A Europe determined to help them in keeping Moscow from encroaching on their sovereignty, can be a very good partner for Baku and Yerevan- and the EPC would be an ideal format to institutionalise this partnership. In this regard, the decision to hold the 2026 and 2028 summits in Yerevan and Baku respectively, mutually endorsed by both countries, is a good example of how the EPC may bring South Caucasus into the spotlight as the inalienable part of the larger European space and by virtue of this contribute to a more cooperative environment between Armenia and Azerbaijan.

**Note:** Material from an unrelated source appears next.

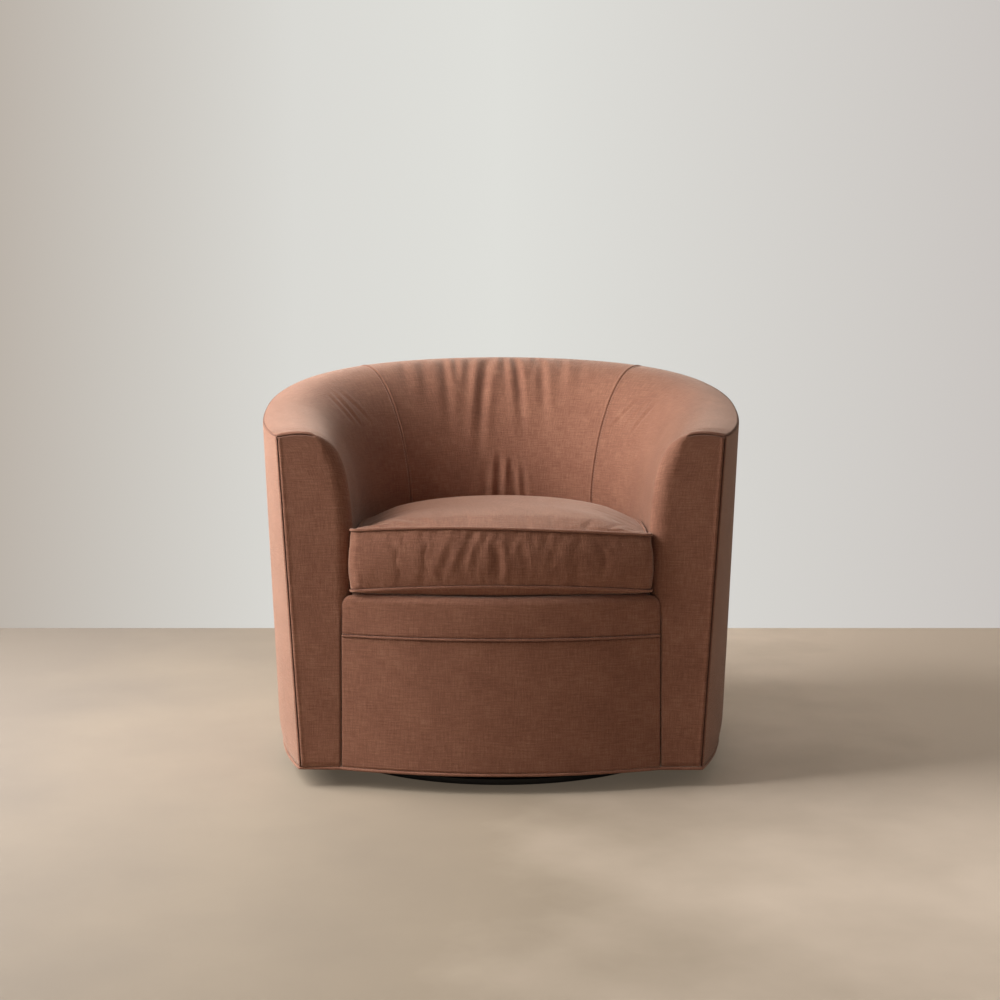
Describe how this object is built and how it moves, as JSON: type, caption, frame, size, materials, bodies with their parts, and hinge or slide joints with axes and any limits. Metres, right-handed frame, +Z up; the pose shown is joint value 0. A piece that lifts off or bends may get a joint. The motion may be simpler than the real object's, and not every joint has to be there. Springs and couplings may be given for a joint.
{
  "type": "swivel barrel chair",
  "caption": "Round-backed upholstered armchair with a loose box cushion, on a low round base, that swivels on a ball race.",
  "frame": {"origin": "on the floor, on the swivel axis, under the middle of the chair", "axes": "the chair faces -Y, +X is to the right seen from its front, +Z is up along the swivel axis"},
  "size_m": [0.9028, 0.8113, 0.7376],
  "materials": {
    "cover_cloth": "matte",
    "welt_cloth": "matte",
    "deck_cloth": "matte",
    "dust_cloth": "matte",
    "felt": "matte",
    "webbing": "matte",
    "zip": "matte",
    "foam": "matte",
    "spring_wire": "satin",
    "plate_steel": "satin",
    "zinc_steel": "satin",
    "cage_plastic": "matte",
    "black_disc": "satin",
    "glide_plastic": "matte",
    "fibreboard": "matte",
    "frame_wood": "matte"
  },
  "bodies": {
    "base": {"base_disc": "black_disc", "base_glides": "glide_plastic", "swivel_lower_plate": "plate_steel", "lower_plate_screws": "zinc_steel", "swivel_pin": "zinc_steel", "pin_nut": "zinc_steel"},
    "ball_cage": {"ball_cage": "cage_plastic", "swivel_balls": "zinc_steel"},
    "cushion": {"cushion_core": "foam", "cushion_top_panel": "cover_cloth", "cushion_boxing": "cover_cloth", "cushion_bottom_panel": "cover_cloth", "cushion_welt_top": "welt_cloth", "cushion_welt_bottom": "welt_cloth", "cushion_zip": "zip"},
    "chair": {"swivel_upper_plate": "plate_steel", "upper_plate_bolts": "zinc_steel", "bottom_board": "frame_wood", "seat_ring": "frame_wood", "front_rail": "frame_wood", "top_rail": "frame_wood", "back_rib_1": "frame_wood", "back_rib_2": "frame_wood", "back_rib_3": "frame_wood", "back_rib_4": "frame_wood", "back_rib_5": "frame_wood", "side_rib_left": "frame_wood", "side_rib_right": "frame_wood", "arm_front_board_left": "frame_wood", "arm_front_board_right": "frame_wood", "outside_wrap_board": "fibreboard", "front_wrap_board": "fibreboard", "back_webbing": "webbing", "seat_spring_1": "spring_wire", "seat_spring_2": "spring_wire", "seat_spring_3": "spring_wire", "seat_spring_4": "spring_wire", "seat_spring_5": "spring_wire", "spring_clips": "zinc_steel", "deck_insulator": "felt", "deck_pad": "foam", "deck_cover": "deck_cloth", "front_edge_roll": "foam", "inside_back_pad": "foam", "arm_pad_left": "foam", "arm_pad_right": "foam", "inside_back_cover": "cover_cloth", "arm_cover_left": "cover_cloth", "arm_cover_right": "cover_cloth", "outside_cover": "cover_cloth", "front_band_cover": "cover_cloth", "front_apron_cover": "cover_cloth", "band_welt": "welt_cloth", "bottom_welt": "welt_cloth", "dust_cover": "dust_cloth"}
  },
  "joints": [
    {"name": "seat_swivel", "type": "hinge", "parent": "base", "child": "chair", "pos_m": [0, 0, 0.0265], "axis": [0, 0, 1], "continuous": true},
    {"name": "cage_turn", "type": "hinge", "parent": "base", "child": "ball_cage", "pos_m": [0, 0, 0.0265], "axis": [0, 0, 1], "continuous": true},
    {"name": "cushion_lift", "type": "slide", "parent": "chair", "child": "cushion", "axis": [0, 0, 1], "range_m": [0, 0.4]}
  ],
  "couplings": [
    {"joint": "cage_turn", "follows": "seat_swivel", "ratio": 0.5}
  ]
}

Azerbaijan may hope that a tighter geopolitical discipline envisioned in the idea of the EPC, will curtail France’s own international ambitions, at least when it comes to its attempts to bring the issue of Karabakh, that Baku (and increasingly so Yerevan) consider a closed one, back to the agenda. Macron’s conversation with Aliyev, the first one in more than two years, could be a harbinger of Azerbaijan’s broader normalisation with France, whose position has been significantly damaging Baku’s relations with the West at large. The EPC provides a good platform for both leaders to bury the hatchet without losing face. On a broader level, the “geopoliticisation” of Europe can also trigger Brussels and major European capitals to be more ambitious on the important but expensive projects that require a lot of coordinated investment, such as for example Transcaspian pipeline which could bring plentiful natural gas from Turkmenistan through Azerbaijan to Europe.

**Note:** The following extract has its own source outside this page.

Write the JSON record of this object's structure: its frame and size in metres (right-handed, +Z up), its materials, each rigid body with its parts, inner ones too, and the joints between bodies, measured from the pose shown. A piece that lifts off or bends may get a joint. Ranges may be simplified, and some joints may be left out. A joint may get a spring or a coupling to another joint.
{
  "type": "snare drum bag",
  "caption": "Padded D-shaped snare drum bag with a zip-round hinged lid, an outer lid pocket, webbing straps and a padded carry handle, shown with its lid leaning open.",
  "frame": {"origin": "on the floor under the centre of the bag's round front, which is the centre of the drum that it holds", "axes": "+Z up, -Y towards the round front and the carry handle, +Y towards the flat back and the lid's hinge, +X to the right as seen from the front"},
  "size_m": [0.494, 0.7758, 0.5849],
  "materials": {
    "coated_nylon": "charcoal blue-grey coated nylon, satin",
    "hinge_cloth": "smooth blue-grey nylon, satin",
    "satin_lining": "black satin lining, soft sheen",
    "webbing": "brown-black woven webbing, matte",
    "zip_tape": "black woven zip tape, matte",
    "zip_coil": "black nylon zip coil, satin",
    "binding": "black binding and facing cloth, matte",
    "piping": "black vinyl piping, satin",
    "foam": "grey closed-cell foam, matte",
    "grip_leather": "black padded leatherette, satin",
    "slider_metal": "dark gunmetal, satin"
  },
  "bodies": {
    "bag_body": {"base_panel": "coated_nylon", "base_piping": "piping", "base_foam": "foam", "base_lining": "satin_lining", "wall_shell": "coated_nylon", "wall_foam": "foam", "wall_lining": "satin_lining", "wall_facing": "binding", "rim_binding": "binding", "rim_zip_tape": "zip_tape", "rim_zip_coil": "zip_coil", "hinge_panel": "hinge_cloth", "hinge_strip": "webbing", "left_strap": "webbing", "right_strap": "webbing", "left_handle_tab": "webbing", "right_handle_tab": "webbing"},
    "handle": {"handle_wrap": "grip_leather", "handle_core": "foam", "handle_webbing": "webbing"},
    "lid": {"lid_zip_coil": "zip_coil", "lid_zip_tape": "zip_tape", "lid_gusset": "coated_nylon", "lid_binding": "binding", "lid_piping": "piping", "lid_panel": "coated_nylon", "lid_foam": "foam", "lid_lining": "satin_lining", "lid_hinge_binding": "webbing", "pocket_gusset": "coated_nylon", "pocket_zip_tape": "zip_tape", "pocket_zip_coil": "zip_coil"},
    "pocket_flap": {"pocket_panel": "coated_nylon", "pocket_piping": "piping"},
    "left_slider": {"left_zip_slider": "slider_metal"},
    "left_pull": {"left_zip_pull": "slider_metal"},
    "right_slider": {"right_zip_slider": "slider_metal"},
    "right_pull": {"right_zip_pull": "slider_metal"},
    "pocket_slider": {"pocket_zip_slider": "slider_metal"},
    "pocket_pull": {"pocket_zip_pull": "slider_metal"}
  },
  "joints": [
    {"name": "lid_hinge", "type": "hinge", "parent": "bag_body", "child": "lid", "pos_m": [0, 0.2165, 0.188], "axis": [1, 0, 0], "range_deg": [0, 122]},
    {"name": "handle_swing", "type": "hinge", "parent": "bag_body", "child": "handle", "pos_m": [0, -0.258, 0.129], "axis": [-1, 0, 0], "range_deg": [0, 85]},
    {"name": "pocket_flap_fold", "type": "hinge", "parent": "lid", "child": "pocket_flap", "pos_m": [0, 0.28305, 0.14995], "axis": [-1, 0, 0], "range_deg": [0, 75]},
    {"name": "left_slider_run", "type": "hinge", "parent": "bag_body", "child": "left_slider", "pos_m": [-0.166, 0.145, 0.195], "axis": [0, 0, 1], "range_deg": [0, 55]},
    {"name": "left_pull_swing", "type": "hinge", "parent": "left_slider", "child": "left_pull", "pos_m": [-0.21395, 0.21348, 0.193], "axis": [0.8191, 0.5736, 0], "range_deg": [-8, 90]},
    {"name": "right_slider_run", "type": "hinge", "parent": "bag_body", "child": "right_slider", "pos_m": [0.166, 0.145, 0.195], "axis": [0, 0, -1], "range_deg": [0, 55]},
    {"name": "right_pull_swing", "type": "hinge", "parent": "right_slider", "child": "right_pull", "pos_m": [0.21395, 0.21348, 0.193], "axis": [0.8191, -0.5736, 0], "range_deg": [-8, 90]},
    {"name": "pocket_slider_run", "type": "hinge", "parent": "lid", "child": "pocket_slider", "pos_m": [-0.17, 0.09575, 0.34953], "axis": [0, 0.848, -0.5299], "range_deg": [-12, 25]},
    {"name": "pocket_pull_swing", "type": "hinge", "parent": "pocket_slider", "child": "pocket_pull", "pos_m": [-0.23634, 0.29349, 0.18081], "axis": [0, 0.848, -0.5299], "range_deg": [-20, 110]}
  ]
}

For Armenia, this format can provide certain symbolic guarantees that it is not “left alone” with Azerbaijan. The sense of being “geopolitically lost” and left outside of Europe, with which it allegedly shares important historical foundations, has always been present in Armenian thinking but became much more reinforced after the Second Karabakh War which Armenian public perceived as a major betrayal on behalf of Russia. The important role assigned to Türkiye in this newly forming configuration may at the same time soothe Baku’s fears and sensitivities.